Spijtig genoeg ondergraaft dat wel een beetje de diversiteit die op een reggaealbum erg welkom is. Uptempo ritmen, de permanentie van een typische afterbeat op het klavier en een zomerse melodie zijn constanten, net als die fijne zangformule. En ja, er zit een lekker gezapig Hammondmotiefje onder een track als Feelings en enkele zwoele bluesy gitaarlicks doorheen de song Rudeboy. Maar het ontbreekt toch vaak aan het aspect “dub” op dit album, de bandnaam ten spijt.
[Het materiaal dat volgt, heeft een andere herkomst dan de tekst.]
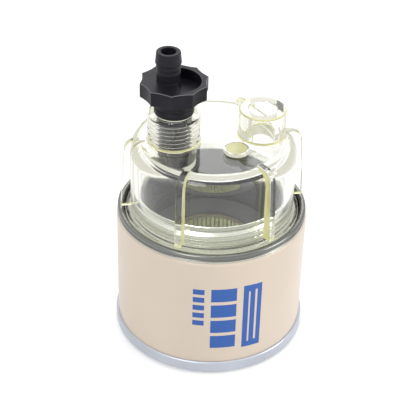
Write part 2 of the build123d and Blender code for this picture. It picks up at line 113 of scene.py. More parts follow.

En dan rekenen we de heerlijke instrumentals in de titeltrack aan het einde van de plaat even niet mee.

Dus ergens laten The Dubbeez ons wat op onze honger zitten en missen we wat passie, wat beweging, wat diepgang. ‘Peace, Love And Dub’ hobbelt lekker voort, maar benadert zeker niet de live spirit van de band. En dat valt zeker op in songs die op vijf tot zes minuten afklokken. De lat in reggaeland ligt nu eenmaal heel erg hoog, juist doordat het genre zo afgebakend is en weinig diversiteit toelaat. Fijn visitekaartje, dat zeker wel. Maar we wachten nog wat af tot The Dubbeez echt helemaal uit de kast komen.